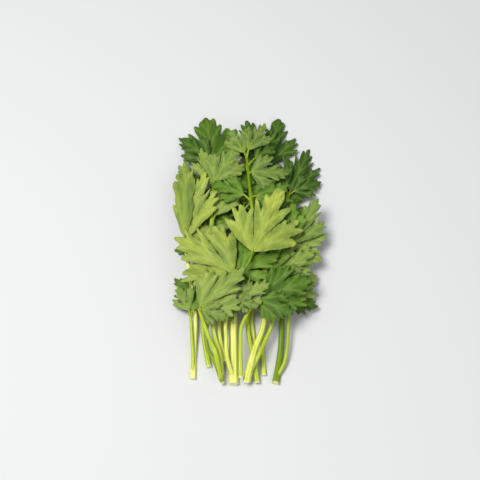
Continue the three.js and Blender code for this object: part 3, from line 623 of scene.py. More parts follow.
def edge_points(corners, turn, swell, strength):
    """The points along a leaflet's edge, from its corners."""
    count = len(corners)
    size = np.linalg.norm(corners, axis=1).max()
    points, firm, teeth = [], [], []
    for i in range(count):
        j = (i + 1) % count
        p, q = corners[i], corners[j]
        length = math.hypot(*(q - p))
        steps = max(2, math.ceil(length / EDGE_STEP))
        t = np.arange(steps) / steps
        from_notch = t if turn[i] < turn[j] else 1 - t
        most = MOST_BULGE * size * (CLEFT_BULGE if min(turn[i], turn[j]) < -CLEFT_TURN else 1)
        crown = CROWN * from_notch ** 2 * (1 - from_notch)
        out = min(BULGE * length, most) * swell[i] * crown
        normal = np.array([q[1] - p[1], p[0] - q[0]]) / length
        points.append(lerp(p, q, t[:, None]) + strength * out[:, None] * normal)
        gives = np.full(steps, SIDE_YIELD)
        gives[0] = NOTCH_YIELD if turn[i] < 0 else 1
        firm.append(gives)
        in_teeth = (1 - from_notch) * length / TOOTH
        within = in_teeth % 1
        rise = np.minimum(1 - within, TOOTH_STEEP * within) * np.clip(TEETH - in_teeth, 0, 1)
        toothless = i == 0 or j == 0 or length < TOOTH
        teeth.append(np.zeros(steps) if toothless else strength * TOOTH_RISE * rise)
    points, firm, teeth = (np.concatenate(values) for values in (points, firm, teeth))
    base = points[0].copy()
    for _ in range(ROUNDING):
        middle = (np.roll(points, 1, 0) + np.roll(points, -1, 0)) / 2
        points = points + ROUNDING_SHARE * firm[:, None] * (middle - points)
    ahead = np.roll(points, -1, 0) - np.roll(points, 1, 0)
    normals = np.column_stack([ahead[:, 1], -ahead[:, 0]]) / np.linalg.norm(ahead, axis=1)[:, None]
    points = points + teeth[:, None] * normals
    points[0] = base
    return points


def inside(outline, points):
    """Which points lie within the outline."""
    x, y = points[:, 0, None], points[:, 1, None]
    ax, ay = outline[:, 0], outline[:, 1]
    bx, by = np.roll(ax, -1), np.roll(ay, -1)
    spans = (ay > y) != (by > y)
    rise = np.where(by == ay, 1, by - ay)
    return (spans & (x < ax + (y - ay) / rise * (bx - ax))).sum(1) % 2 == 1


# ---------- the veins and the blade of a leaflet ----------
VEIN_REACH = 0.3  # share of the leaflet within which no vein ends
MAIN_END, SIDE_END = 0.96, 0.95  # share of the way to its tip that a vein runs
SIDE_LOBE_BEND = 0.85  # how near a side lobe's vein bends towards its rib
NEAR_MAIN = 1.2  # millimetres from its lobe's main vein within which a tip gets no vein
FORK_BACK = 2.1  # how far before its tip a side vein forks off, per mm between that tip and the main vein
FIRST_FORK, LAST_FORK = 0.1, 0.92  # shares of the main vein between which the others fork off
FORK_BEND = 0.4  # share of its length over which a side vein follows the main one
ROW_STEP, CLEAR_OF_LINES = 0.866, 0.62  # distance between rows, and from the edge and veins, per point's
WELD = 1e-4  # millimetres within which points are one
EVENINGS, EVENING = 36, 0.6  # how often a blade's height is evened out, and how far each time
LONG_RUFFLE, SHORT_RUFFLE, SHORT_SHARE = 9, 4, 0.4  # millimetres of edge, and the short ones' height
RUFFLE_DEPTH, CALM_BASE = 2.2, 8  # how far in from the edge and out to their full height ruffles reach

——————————

Reproduce every line of the material above exactly.

SOLUTION —
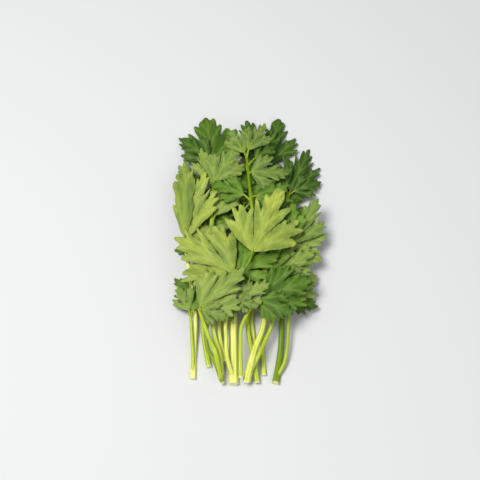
Continue the three.js and Blender code for this object: part 3, from line 623 of scene.py. More parts follow.
def edge_points(corners, turn, swell, strength):
    """The points along a leaflet's edge, from its corners."""
    count = len(corners)
    size = np.linalg.norm(corners, axis=1).max()
    points, firm, teeth = [], [], []
    for i in range(count):
        j = (i + 1) % count
        p, q = corners[i], corners[j]
        length = math.hypot(*(q - p))
        steps = max(2, math.ceil(length / EDGE_STEP))
        t = np.arange(steps) / steps
        from_notch = t if turn[i] < turn[j] else 1 - t
        most = MOST_BULGE * size * (CLEFT_BULGE if min(turn[i], turn[j]) < -CLEFT_TURN else 1)
        crown = CROWN * from_notch ** 2 * (1 - from_notch)
        out = min(BULGE * length, most) * swell[i] * crown
        normal = np.array([q[1] - p[1], p[0] - q[0]]) / length
        points.append(lerp(p, q, t[:, None]) + strength * out[:, None] * normal)
        gives = np.full(steps, SIDE_YIELD)
        gives[0] = NOTCH_YIELD if turn[i] < 0 else 1
        firm.append(gives)
        in_teeth = (1 - from_notch) * length / TOOTH
        within = in_teeth % 1
        rise = np.minimum(1 - within, TOOTH_STEEP * within) * np.clip(TEETH - in_teeth, 0, 1)
        toothless = i == 0 or j == 0 or length < TOOTH
        teeth.append(np.zeros(steps) if toothless else strength * TOOTH_RISE * rise)
    points, firm, teeth = (np.concatenate(values) for values in (points, firm, teeth))
    base = points[0].copy()
    for _ in range(ROUNDING):
        middle = (np.roll(points, 1, 0) + np.roll(points, -1, 0)) / 2
        points = points + ROUNDING_SHARE * firm[:, None] * (middle - points)
    ahead = np.roll(points, -1, 0) - np.roll(points, 1, 0)
    normals = np.column_stack([ahead[:, 1], -ahead[:, 0]]) / np.linalg.norm(ahead, axis=1)[:, None]
    points = points + teeth[:, None] * normals
    points[0] = base
    return points


def inside(outline, points):
    """Which points lie within the outline."""
    x, y = points[:, 0, None], points[:, 1, None]
    ax, ay = outline[:, 0], outline[:, 1]
    bx, by = np.roll(ax, -1), np.roll(ay, -1)
    spans = (ay > y) != (by > y)
    rise = np.where(by == ay, 1, by - ay)
    return (spans & (x < ax + (y - ay) / rise * (bx - ax))).sum(1) % 2 == 1


# ---------- the veins and the blade of a leaflet ----------
VEIN_REACH = 0.3  # share of the leaflet within which no vein ends
MAIN_END, SIDE_END = 0.96, 0.95  # share of the way to its tip that a vein runs
SIDE_LOBE_BEND = 0.85  # how near a side lobe's vein bends towards its rib
NEAR_MAIN = 1.2  # millimetres from its lobe's main vein within which a tip gets no vein
FORK_BACK = 2.1  # how far before its tip a side vein forks off, per mm between that tip and the main vein
FIRST_FORK, LAST_FORK = 0.1, 0.92  # shares of the main vein between which the others fork off
FORK_BEND = 0.4  # share of its length over which a side vein follows the main one
ROW_STEP, CLEAR_OF_LINES = 0.866, 0.62  # distance between rows, and from the edge and veins, per point's
WELD = 1e-4  # millimetres within which points are one
EVENINGS, EVENING = 36, 0.6  # how often a blade's height is evened out, and how far each time
LONG_RUFFLE, SHORT_RUFFLE, SHORT_SHARE = 9, 4, 0.4  # millimetres of edge, and the short ones' height
RUFFLE_DEPTH, CALM_BASE = 2.2, 8  # how far in from the edge and out to their full height ruffles reach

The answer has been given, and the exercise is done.